Maulana Naim-ur-Rahman Siddiqui, a scholar at the Nadwa Islamic seminary in the northern Indian city of Lucknow, has said that issues such as woman-led prayers and new women-only mosques were being borrowed from western countries.

Siddiqui argues that attempts were being made to distract attention from more pressing issues.

"Our Muslim sisters should rather be preoccupied with educating the young generation about their religion and protecting them from moral aberration," he said.

Earlier this week the board president, Shaista Amber had said: "The time has come for ulemas and Muslim leaders to set up separate mosques for women in every city so that women in the community can also offer namaz and attend religious congregations."

Amber said the Koran was not against women offering namaz (obligatory prayers) in mosques and that Hazrat Bibi Hafsa, one of the wives of the prophet Mohammed, used to act as an imam and had led women in offering namaz.

Responding to the reaction of Muslim clergy and particularly from the group of Islamic seminarians, she told The Asian Age on Wednesday that opposition to her proposal was "baseless."

"A mosque for women has also been opened in Tamil Nadu recently.

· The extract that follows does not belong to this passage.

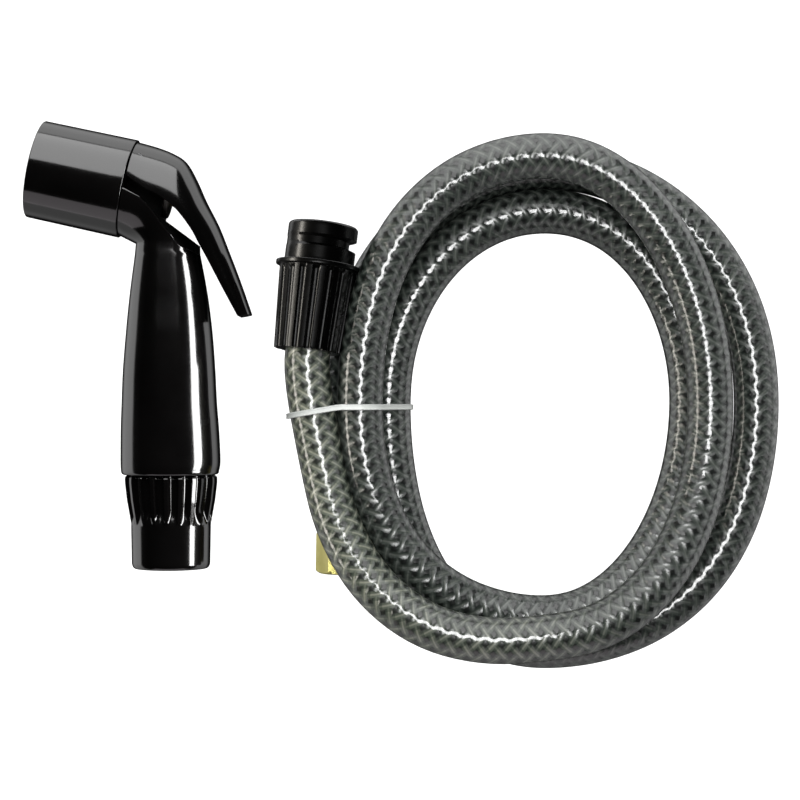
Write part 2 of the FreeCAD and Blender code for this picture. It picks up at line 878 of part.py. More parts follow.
def hose_coil():
    """Return the hose: one unbroken tube in three turns."""
    edges, radii = hose_path()
    tube = swept(edges, hose_diameter / 2)
    bore = swept(edges, hose_bore / 2)
    gap, place, points = least_gap(edges, hose_diameter)
    length = sum(edge.Length for edge in edges)
    print("hose length %.1f, smallest bend radius %.1f" % (length, min(radii)))
    print("least gap of the hose to itself %.2f at" % gap, points[place[0]], points[place[1]])
    hose = tube.cut(bore)
    section = math.pi * (hose_diameter ** 2 - hose_bore ** 2) / 4
    print("hose volume %.0f, section times length %.0f" % (hose.Volume, section * length))
    return flatten(hose)


def fitting_frame():
    """Return the open end of the brass fitting and the way out of the hose there."""
    tilt = math.radians(fitting_tilt_deg)
    return fitting_foot, unit(V(-math.sin(tilt), -math.cos(tilt), 0))


def end_ferrule():
    """Return the crimped brass sleeve round the hose's end."""
    mouth, out = fitting_frame()
    start = mouth - out * (nut_length + end_ferrule_length)
    outer = end_ferrule_radius
    inner = hose_diameter / 2 + 0.02
    length = end_ferrule_length - 0.6
    profile = [(0, inner), (0, outer - 0.2)]
    for step in range(3):
        middle = 3.0 + step * 3.6
        profile += [(middle - 1.2, outer), (middle - 0.6, outer - 0.3)]
        profile += [(middle + 0.6, outer - 0.3), (middle + 1.2, outer)]
    profile += [(length, outer), (length, inner)]
    return turned(profile, start, out)


def end_tail():
    """Return the brass insert that carries the swivel nut."""
    mouth, out = fitting_frame()
    barb_length = tail_barbs * tail_barb_pitch + 1.0
    stop = mouth - out * (nut_length + end_tail_neck_gap)
    base = stop - out * barb_length
    collar = end_tail_neck_gap + nut_back_wall + nut_float
    return barbed_tail(
        base,
        out,
        tail_bore_radius,
        (
            (barb_length, end_tail_neck_radius),
            (barb_length + collar, end_tail_neck_radius),
            (barb_length + collar, end_tail_collar_radius),
            (barb_length + collar + end_tail_collar_length, end_tail_collar_radius),
        ),
        barb_length,
    )


def end_nut():
    """Return the brass swivel nut."""
    mouth, out = fitting_frame()
    base = mouth - out * nut_length
    corner = nut_across_flats / math.sqrt(3)
    side = out.cross(UP)
    points = []
    for step in range(7):
        angle = math.pi / 3 * step
        points.append(base + (side * math.cos(angle) + UP * math.sin(angle)) * corner)
    hexagon = Part.Face(Part.makePolygon(points)).extrude(out * nut_length)
    flat = nut_across_flats / 2
    envelope = turned(
        (
            (0, 0),
            (0, flat - 0.2),
            (nut_chamfer, corner),
            (nut_length - nut_chamfer, corner),
            (nut_length, flat - 0.2),
            (nut_length, 0),
        ),
        base,
        out,
    )
    nut = hexagon.common(envelope)
    nut = nut.cut(rod(base - out, out, nut_length, end_tail_neck_radius + nut_running_clearance))
    nut = nut.cut(rod(base + out * nut_back_wall, out, nut_length, nut_bore_radius))
    relief = nut_length - nut_back_wall - nut_thread_length
    nut = nut.cut(rod(base + out * nut_back_wall, out, relief, nut_bore_radius + nut_relief))
    return flatten(nut)


def end_washer():
    """Return the rubber washer against the tail's collar in the nut."""
    mouth, out = fitting_frame()
    start = mouth - out * (nut_length - nut_back_wall - nut_float - end_tail_collar_length - soft_gap)
    return ring(start, out, end_washer_thickness, nut_bore_radius + nut_relief - 0.35, tail_bore_radius)


def hull_outline(centres, radius):
    """Return the closed belt of lines and arcs round equal circles, given by (x, z)."""
    points = sorted(centres)
    hull = []
    for sweep in (points, points[::-1]):
        start = len(hull)
        for p in sweep:
            while len(hull) >= start + 2 and cross2(hull[-2], hull[-1], p) <= 0:
                hull.pop()
            hull.append(p)
        hull.pop()
    edges = []
    count = len(hull)
    for index in range(count):
        before, here, after = hull[index - 1], hull[index], hull[(index + 1) % count]
        into = outward_normal(before, here)
        leave = outward_normal(here, after)
        middle = unit(V(into[0] + leave[0], 0, into[1] + leave[1]))
        centre = V(here[0], 0, here[1])
        a = centre + V(into[0], 0, into[1]) * radius
        b = centre + V(leave[0], 0, leave[1]) * radius
        edges.append(Part.Arc(a, centre + middle * radius, b).toShape())
        nxt = V(after[0], 0, after[1]) + V(leave[0], 0, leave[1]) * radius
        edges.append(Part.makeLine(b, nxt))
    return Part.Wire(edges)


def cross2(a, b, c):
    """Return the turn from a over b to c."""
    return (b[0] - a[0]) * (c[1] - a[1]) - (b[1] - a[1]) * (c[0] - a[0])


def outward_normal(a, b):
    """Return the unit normal to the right of the way from a to b."""
    dx, dz = b[0] - a[0], b[1] - a[1]
    length = math.hypot(dx, dz)
    return dz / length, -dx / length


def strand_crossings(y):
    """Return where the hose crosses the plane at y on the left of the coil, as (x, z)."""
    found = []
    points = path_points(hose_path()[0], 0.5)
    for a, b in zip(points, points[1:]):
        if (a.y - y) * (b.y - y) < 0 and a.x < coil_centre_x:
            share = (y - a.y) / (b.y - a.y)
            p = a + (b - a) * share
            found.append((p.x, p.z))
    return found


def cable_tie():
    """Return the tie: a flat strap round the strands with its locking head."""
    crossings = strand_crossings(tie_y)
    inner_radius = hose_diameter / 2 + tie_gap
    outer = Part.Face(hull_outline(crossings, inner_radius + tie_thickness))
    inner = Part.Face(hull_outline(crossings, inner_radius))
    band = outer.cut(inner).extrude(V(0, tie_width, 0))
    band.translate(V(0, tie_y - tie_width / 2, 0))
    return flatten(band)


PIECES = (
    handle_body,
    spray_cap,
    spray_face,
    face_seal,
    cap_seal,
    spring_guide,
    valve_spring,
    valve_stem,
    valve_disc,
    valve_clip,
    stem_seal,
    gland_bush,
    trigger_lever,
    lever_pin,
    hose_collar,
    inlet_washer,
    inlet_screen,
    coupling_sleeve,
    coupling_washer,
    hose_tail,
    snap_ring,
    hose_coil,
    cable_tie,
    end_ferrule,
    end_tail,
    end_nut,
    end_washer,
)

os.makedirs("parts", exist_ok=True)
for piece in PIECES:
    shape = piece()
    if shape.ShapeType != "Solid":
        shape = shape.Solids[0]
    shape.exportStep("parts/%s.step" % piece.__name__)
    box = shape.BoundBox
    facts = (piece.__name__, shape.Volume, shape.isValid(), box.ZMin, box.ZMax)
    print("%-16s volume %9.1f valid %s z %.2f to %.2f" % facts)
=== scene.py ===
import bpy
import math
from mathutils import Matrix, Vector


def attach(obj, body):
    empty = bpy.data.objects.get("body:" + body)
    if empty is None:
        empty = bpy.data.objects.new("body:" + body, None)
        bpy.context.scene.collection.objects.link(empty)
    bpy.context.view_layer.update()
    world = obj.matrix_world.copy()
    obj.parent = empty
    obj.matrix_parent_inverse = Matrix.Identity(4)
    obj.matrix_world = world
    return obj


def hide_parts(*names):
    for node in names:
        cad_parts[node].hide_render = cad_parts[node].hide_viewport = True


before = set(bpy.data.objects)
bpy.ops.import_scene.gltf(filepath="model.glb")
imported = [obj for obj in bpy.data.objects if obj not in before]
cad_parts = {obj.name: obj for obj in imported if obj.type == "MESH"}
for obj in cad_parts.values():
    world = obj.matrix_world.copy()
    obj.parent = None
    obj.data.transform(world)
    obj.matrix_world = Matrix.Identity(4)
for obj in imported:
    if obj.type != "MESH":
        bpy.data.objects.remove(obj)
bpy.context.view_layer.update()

MM = 0.001
AXIS_HEIGHT = 14.1


# camera, straight above the middle of the picture

PICTURE_MIDDLE = (73.8, -15.4)
CAMERA_ABOVE = 550.0
VIEW_WIDTH = 225.8
SENSOR_WIDTH = 36.0
camera_data = bpy.data.cameras.new("camera")
camera = bpy.data.objects.new("camera", camera_data)
bpy.context.scene.collection.objects.link(camera)
camera.location = Vector((*PICTURE_MIDDLE, AXIS_HEIGHT + CAMERA_ABOVE)) * MM
camera_data.sensor_width = SENSOR_WIDTH
camera_data.lens = SENSOR_WIDTH / 2 / (VIEW_WIDTH / 2 / CAMERA_ABOVE)
camera_data.clip_start = 0.01
camera_data.clip_end = 20.0
bpy.context.scene.camera = camera


# mesh helpers

def make_object(name, points, faces, material, smooth_angle=35.0, uvs=None):
    mesh = bpy.data.meshes.new(name)
    mesh.from_pydata([tuple(p * MM) for p in points], [], faces)
    mesh.validate()
    if uvs is not None:
        layer = mesh.uv_layers.new(name="uv")
        for polygon in mesh.polygons:
            for loop_index in polygon.loop_indices:
                layer.data[loop_index].uv = uvs[mesh.loops[loop_index].vertex_index]
    mesh.polygons.foreach_set("use_smooth", [True] * len(mesh.polygons))
    mesh.set_sharp_from_angle(angle=math.radians(smooth_angle))
    mesh.materials.append(material)
    thing = bpy.data.objects.new(name, mesh)
    bpy.context.scene.collection.objects.link(thing)
    return thing


def grid_faces(rows, columns, closed_rows=False, flip=False):
    """Return the faces between rows of points, where each row is a closed ring."""
    faces = []
    for i in range(rows if closed_rows else rows - 1):
        for j in range(columns):
            a = i * columns + j
            b = i * columns + (j + 1) % columns
            c = ((i + 1) % rows) * columns + (j + 1) % columns
            d = ((i + 1) % rows) * columns + j
            faces.append((a, d, c, b) if flip else (a, b, c, d))
    return faces


def frame_of(axis):
    """Return an axis and two directions square to it, all of length 1."""
    axis = Vector(axis).normalized()
    side = axis.cross(Vector((0, 0, 1)))
    if side.length < 1e-6:
        side = Vector((1, 0, 0))
    side.normalize()
    return axis, side, side.cross(axis)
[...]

Besides, in a mosque in the Rail Bazar area of Kanpur, men and women offer namaz together, five times a day, though the enclosures are demarcated," she said.

"We are not saying that women will lead the men in namaz — we are simply saying that a woman will lead only women in namaz and the Muslim clergy should not have any opposition to this."

Amber denied that there was a dearth of women maulvis (religious cleric or teachers).

"More than a dozen girls in Meerut have acquired the degree needed to become a maulvi. Once mosques for women become functional, girls will automatically take to religious education," she said.

Amber, to underline her point, said that she herself had been offering namaz at a mosque in Rae Bareli Road since 1999.